You can obtain a higher throughput in many cases by making smaller batches and then doing those batches in parallel. So, instead of doing 1 batch of 1,000 maybe you do 100 batches of 10, and then you issue those 100 batches in parallel from your clients.  Cassandra will process each of those batches of 10 serially but because you’ve got a 100 batches, you utilize your hardware resources more efficiently.  If you have a batch that fails due to a node going down, flakey network connection, system crash or the like, then the whole batch has to be retried. If you have smaller batches, then only that small batch will need to be retried.


Matt’s Recommendation: “Imperially, batches between 10 and 100 seem to work but it’s something really something you need to test in order to get the best performance out of.”


Matt’s Recommendation: “It’s cheaper to send 1 row with 10 columns in it than it is to send that same row 10 different times with one column each time.

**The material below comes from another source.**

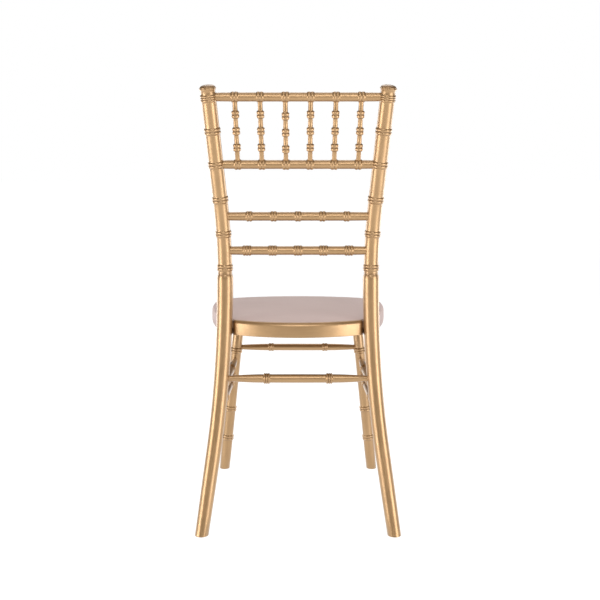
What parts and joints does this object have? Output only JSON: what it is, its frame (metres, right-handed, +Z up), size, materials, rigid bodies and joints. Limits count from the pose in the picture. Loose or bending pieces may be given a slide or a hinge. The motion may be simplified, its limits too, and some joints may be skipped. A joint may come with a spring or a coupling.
{
  "type": "chiavari chair",
  "caption": "Turned ballroom side chair with bent ringed back posts, a spindled back, double side stretchers and a thin upholstered seat.",
  "frame": {"origin": "centre of the bounding box on the floor, under the seat", "axes": "+Z up, +X towards the sitter's left, -Y the way the sitter faces"},
  "size_m": [0.427, 0.5076, 0.92],
  "materials": {
    "lacquered_beech": "satin gold lacquer",
    "plywood": "raw sanded",
    "pad_cover": "matt"
  },
  "bodies": {
    "root": {"rear_post_left": "lacquered_beech", "rear_post_right": "lacquered_beech", "front_leg_left": "lacquered_beech", "front_leg_right": "lacquered_beech", "top_rail": "lacquered_beech", "spindle_rail": "lacquered_beech", "upper_slat": "lacquered_beech", "lower_slat": "lacquered_beech", "front_stretcher": "lacquered_beech", "rear_stretcher": "lacquered_beech", "seat_rail_front": "lacquered_beech", "seat_rail_rear": "lacquered_beech", "seat_rail_left": "lacquered_beech", "seat_rail_right": "lacquered_beech", "spindle_1": "lacquered_beech", "spindle_2": "lacquered_beech", "spindle_3": "lacquered_beech", "spindle_4": "lacquered_beech", "spindle_5": "lacquered_beech", "spindle_6": "lacquered_beech", "side_stretcher_upper_left": "lacquered_beech", "side_stretcher_upper_right": "lacquered_beech", "side_stretcher_lower_left": "lacquered_beech", "side_stretcher_lower_right": "lacquered_beech", "seat_panel": "plywood", "seat_pad": "pad_cover"}
  },
  "joints": []
}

This many not be true for rows, if you have 10 rows with 1 column each you would likely have better throughput and latency by sending each of those as a single request in parallel than you would by putting them all onto one batch.”


Is there anything that can be done when upping or downing nodes, to make the process more efficient?

The new version of OpCenter (http://www.datastax.com/products/opscenter) allows you to shut-down and restart nodes.  You can even disable and enable thrift taken gossip on the nodes, independently of everything else. If you need to have a node up, so you can inspect what’s going on, then you can make it appear down to other nodes by disabling gossip or thrift; the other nodes will mark that node as down.  This prevents other nodes from sending requests for it and begin to queue hints; this reduces the traffic load on that node, so you’re able to poke around.